Esther’s stylish dresses gain the attention of Isabel de la Fuente, who works for the expensive department store El Encanto. She offers Esther a lucrative contract to design dresses for the store. Esther and Papa are thrilled.

Señor Eduardo continues to intimidate Papa and Esther. One time, he threatens Papa and takes all their money. Another time, he knocks Papa down. Doctor Pablo supports Esther and Papa. He vows that they will not allow Señor Eduardo to bring Nazi hatred to Cuba. Esther invites all her new friends to a Passover seder, and the disparate group bonds. They form the Anti-Nazi Society of Agramonte. Workers at the sugar mill strike for equity and better treatment. All the workers join the Anti-Nazi Society. After learning about Kristallnacht, the Anti-Nazi Society holds a march and rally in support of Jewish immigrants and against Nazi hatred.

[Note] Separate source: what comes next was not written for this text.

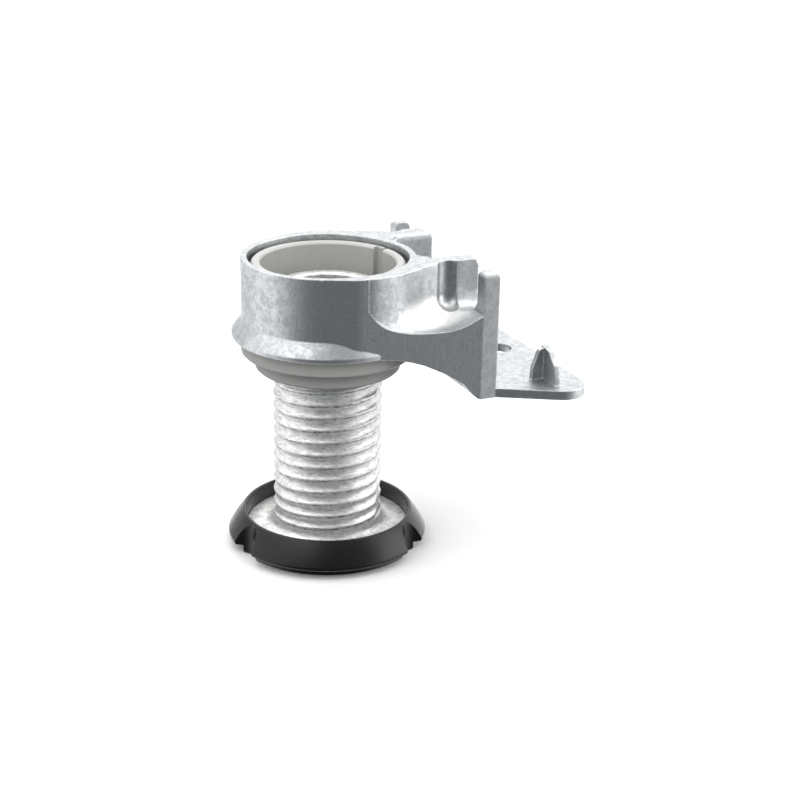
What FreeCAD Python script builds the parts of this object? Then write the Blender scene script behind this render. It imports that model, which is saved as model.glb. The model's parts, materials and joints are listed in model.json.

Esther’s dresses sell well at El Encanto, but her contract ends when Isabel de la Fuente leaves the store. Esther tries to sell her gold pocket watch to earn the last money needed to reunite the family, but Zvi Mandelbaum declares that Jews should help each other and gives her the money instead. Rifka, bound for New York, gives Papa her Havana apartment and puts Papa in charge of the shop for half of the profit. Papa and Esther now have a home for their family.

Mama, Esther’s brothers, and Malka arrive from Cuba in January of 1939. Papa and Esther are distraught that Papa’s mother, Bubbe, did not want to leave Poland and refused to join them. Malka, unhappy about leaving Bubbe, experiences depression. As Malka and Esther read the letters Esther wrote for her, Malka improves. The girls visit Agramonte, and Malka is welcomed by all of Esther’s friends. Malka finally releases her sadness, and the sisters grow close again.

The 2021 edition of Letters From Cuba includes a list of resources for additional information on both Cuban and Jewish history and a list of children’s novels about the Holocaust and the immigrant experience.